Records with modeling code:
----------
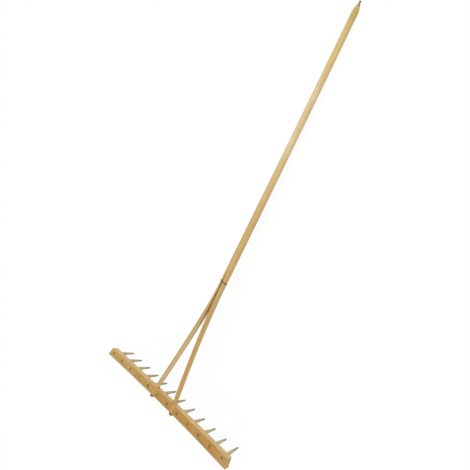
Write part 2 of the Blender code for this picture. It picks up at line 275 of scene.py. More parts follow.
def finishPiece(obj, slotName, *nodes, crease):
    obj.data.set_sharp_from_angle(angle=radians(crease))
    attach(obj, "root")
    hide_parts(*nodes)
    print("Made", obj.name, "with", sum(len(face.vertices) - 2 for face in obj.data.polygons), "triangles")


# Wood and its marks, as node groups. Their Place runs along the grain in Z, in metres.

def makeLongGrain():
    tree, given, made = startGroup("Long grain", "ShaderNodeTree", {
        "Place": (0.0, 0.0, 0.0), "Pith": (0.01, 0.02, 0.0), "Ring spacing": 0.0024, "Wander": 0.0016,
        "Fibre width": 0.0005, "Streak length": 0.12, "Seed": 1.0,
    }, ("Rings", "Fibres", "Streaks", "Patches", "Height"))
    shifted = given["Place"] + given["Seed"]

    # growth rings: distance from a wandering pith
    drift = noise(shifted * (9.0, 9.0, 2.6), detail=1.0, output="Color") - (0.5, 0.5, 0.5)
    fromPith = given["Place"] - given["Pith"] + drift * (given["Wander"] * 2.0)
    turns = reckon("LENGTH", fromPith * (1.0, 1.0, 0.0), output="Value") / given["Ring spacing"]
    spread = noise(joinXYZ(turns), scale=0.45, detail=0.0) * 2.2
    rings = (reckon("SINE", (turns + spread) * (2 * pi)) * 0.5 + 0.5) ** 2.4

    # fibres and pores, streaks a few millimetres wide, and slow patches
    def stretched(across, along):
        return shifted * joinXYZ(across, across, along)

    perFibre = 1.0 / given["Fibre width"]
    fibres = noise(stretched(perFibre, perFibre / 70.0), detail=3.0, roughness=0.65)
    fibres = passage(fibres, 0.32, 0.68, kind="LINEAR")
    perStreak = 1.0 / given["Streak length"]
    streaks = noise(stretched(perStreak * 28.0, perStreak), detail=4.0, roughness=0.6)
    streaks = passage(streaks, 0.33, 0.67)
    patches = passage(noise(stretched(perStreak * 3.4, perStreak * 1.5)), 0.34, 0.66)
    feedAll(made, {"Rings": rings, "Fibres": fibres, "Streaks": streaks, "Patches": patches,
                   "Height": rings * -0.35 + (streaks * 0.2 + fibres * 0.6)})
    return tree


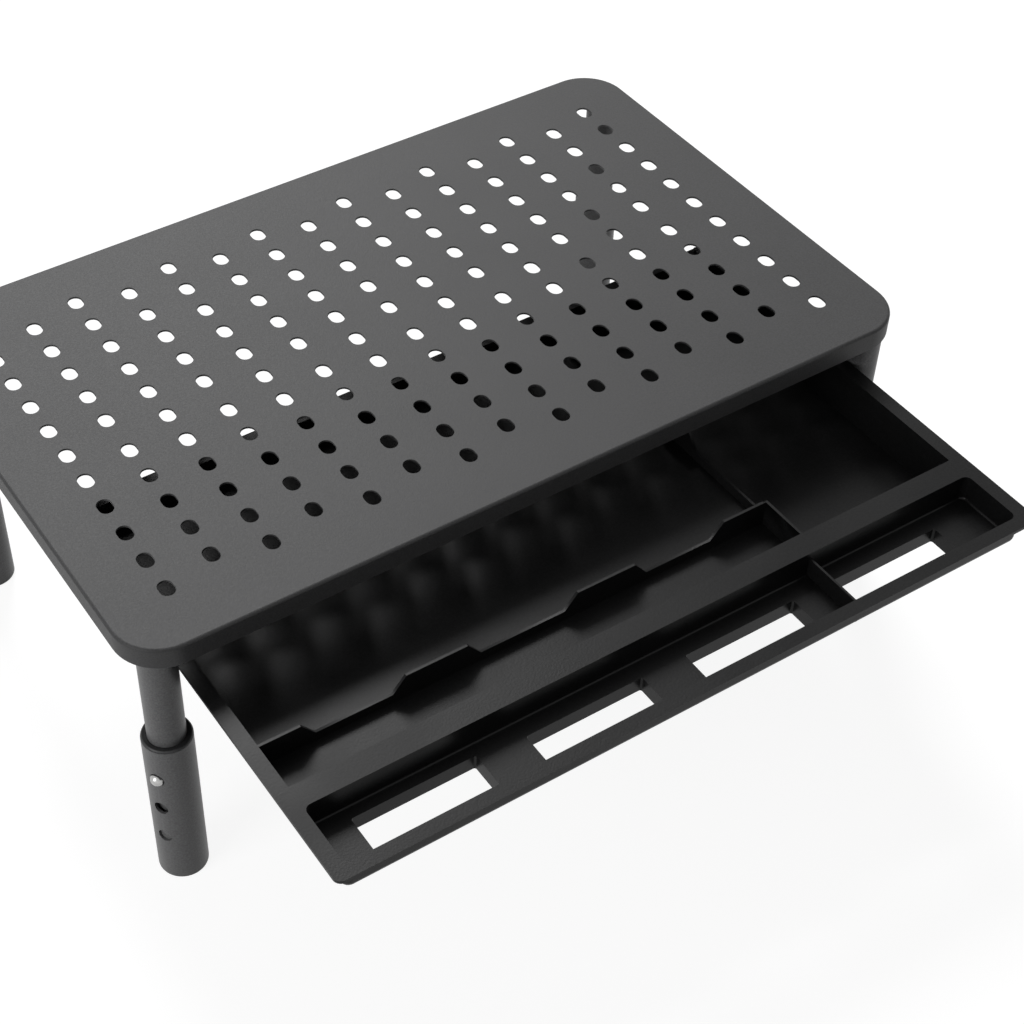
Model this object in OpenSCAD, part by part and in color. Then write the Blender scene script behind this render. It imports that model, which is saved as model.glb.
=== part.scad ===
// Perforated laptop stand with a pull-out organiser drawer and step-adjustable legs.
// Millimetres. The floor is at z = 0, +Z is up, -Y is the front and -X is the left.
// The middle of the plate is over x = 0, y = 0. The drawer is drawn pulled out to its stop.

/* [Plate] */
// Length of the plate, left to right
plate_length = 380; // [376:2:388]
// Depth of the plate, front to rear
plate_depth = 235; // [233:2:241]
// Height of the plate's top face above the floor
deck_height = 142.6; // [140.6:1:146.6]
// Radius of the plate's four corners, seen from above
plate_corner_radius = 21; // [17:1:21]
// Height of the turned-down edge
skirt_height = 10; // [8:0.5:11]
// Thickness of the sheet
plate_sheet = 1; // [0.8:0.1:1.2]
// Outside radius of the bend along the edge
bend_radius = 1.4; // [1.2:0.1:1.5]

/* [Perforation] */
// Width of the oval holes in the plate, left to right
hole_width = 6.4; // [5.6:0.2:7.6]
// Length of the oval holes, front to rear
hole_length = 8.5; // [8:0.1:9.5]
// Distance between neighbouring columns of one kind
column_pitch = 46.2; // [44:0.2:47]
// Distance between neighbouring holes in a column
row_pitch = 17.6; // [16:0.2:18]
// Number of long columns, which have a hole on the middle line
long_columns = 8; // [6:2:8]
// Number of holes each side of the middle hole in a long column
long_rows_each_side = 5; // [3:1:5]
// Number of holes each side of the middle line in a short column
short_rows_each_side = 5; // [3:1:5]

/* [Legs] */
// Outside diameter of the upper tube
tube_diameter = 16; // [15.6:0.1:16.2]
// Wall of the upper tube
tube_wall = 1.2; // [1:0.1:1.4]
// Outside diameter of the sliding sleeve
sleeve_diameter = 21.3; // [21.1:0.1:21.6]
// Wall of the sliding sleeve
sleeve_wall = 1.2; // [1:0.1:1.3]
// Length of the sliding sleeve
sleeve_length = 82; // [80:1:84]
// Diameter of the lock holes in tube and sleeve
lock_hole_diameter = 6.4; // [6.2:0.1:6.8]
// Height of the uppermost lock hole above the floor
lock_height = 65; // [64:1:66]
// Distance between two lock holes, which is one step of height
height_step = 18.5; // [17.5:0.5:19]
// Angle of the lock holes towards the nearer end of the plate's depth
lock_angle = 31; // [20:1:45]

/* [Drawer] */
// Travel of the drawer from its front stop to closed
drawer_travel = 108; // [96:2:108]
// Outside length of the drawer, front to rear
drawer_length = 221; // [219:1:222]
// Depth of the main bin and the pen tray below the rim
bin_depth = 12.4; // [12:0.1:13.4]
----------
● **Task instructions**
Exact duplication is required for the lines above, from the line that contains "Model this object" to the line that contains "to its stop.", inclusive; omit all others.

● **Task result**
Model this object in OpenSCAD, part by part and in color. Then write the Blender scene script behind this render. It imports that model, which is saved as model.glb.
=== part.scad ===
// Perforated laptop stand with a pull-out organiser drawer and step-adjustable legs.
// Millimetres. The floor is at z = 0, +Z is up, -Y is the front and -X is the left.
// The middle of the plate is over x = 0, y = 0. The drawer is drawn pulled out to its stop.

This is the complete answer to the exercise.